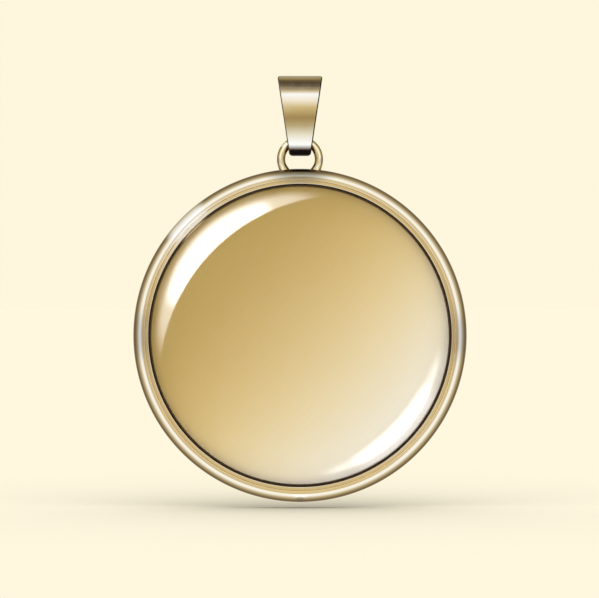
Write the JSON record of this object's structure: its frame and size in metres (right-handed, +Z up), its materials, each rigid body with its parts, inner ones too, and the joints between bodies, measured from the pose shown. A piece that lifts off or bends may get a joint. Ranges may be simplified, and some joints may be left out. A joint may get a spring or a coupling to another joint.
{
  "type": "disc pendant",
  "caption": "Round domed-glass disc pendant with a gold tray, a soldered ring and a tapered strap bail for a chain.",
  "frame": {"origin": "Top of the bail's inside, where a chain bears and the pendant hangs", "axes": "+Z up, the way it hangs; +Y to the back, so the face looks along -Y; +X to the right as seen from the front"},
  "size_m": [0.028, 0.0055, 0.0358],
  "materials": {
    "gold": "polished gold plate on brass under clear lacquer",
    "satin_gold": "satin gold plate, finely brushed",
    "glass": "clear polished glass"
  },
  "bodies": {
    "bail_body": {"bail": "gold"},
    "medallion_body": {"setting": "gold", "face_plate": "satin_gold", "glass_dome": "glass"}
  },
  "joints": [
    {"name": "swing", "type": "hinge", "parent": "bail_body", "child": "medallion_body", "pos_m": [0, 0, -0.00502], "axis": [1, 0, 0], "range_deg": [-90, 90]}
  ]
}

──────────────────────────────

Recopy the whole listing exactly.

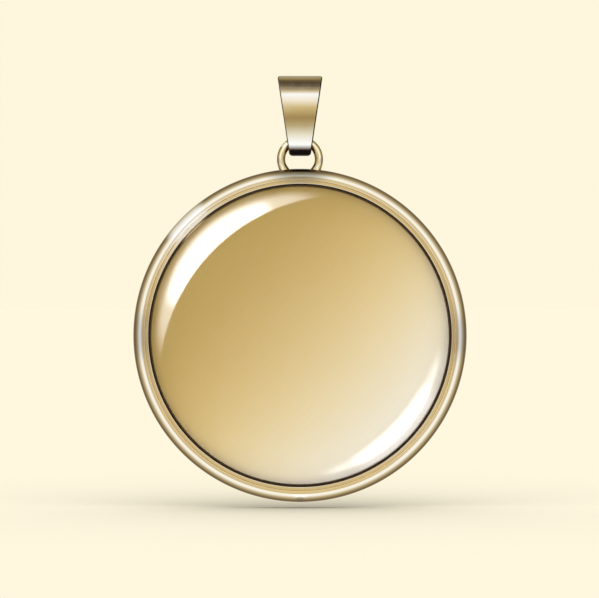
Write the JSON record of this object's structure: its frame and size in metres (right-handed, +Z up), its materials, each rigid body with its parts, inner ones too, and the joints between bodies, measured from the pose shown. A piece that lifts off or bends may get a joint. Ranges may be simplified, and some joints may be left out. A joint may get a spring or a coupling to another joint.
{
  "type": "disc pendant",
  "caption": "Round domed-glass disc pendant with a gold tray, a soldered ring and a tapered strap bail for a chain.",
  "frame": {"origin": "Top of the bail's inside, where a chain bears and the pendant hangs", "axes": "+Z up, the way it hangs; +Y to the back, so the face looks along -Y; +X to the right as seen from the front"},
  "size_m": [0.028, 0.0055, 0.0358],
  "materials": {
    "gold": "polished gold plate on brass under clear lacquer",
    "satin_gold": "satin gold plate, finely brushed",
    "glass": "clear polished glass"
  },
  "bodies": {
    "bail_body": {"bail": "gold"},
    "medallion_body": {"setting": "gold", "face_plate": "satin_gold", "glass_dome": "glass"}
  },
  "joints": [
    {"name": "swing", "type": "hinge", "parent": "bail_body", "child": "medallion_body", "pos_m": [0, 0, -0.00502], "axis": [1, 0, 0], "range_deg": [-90, 90]}
  ]
}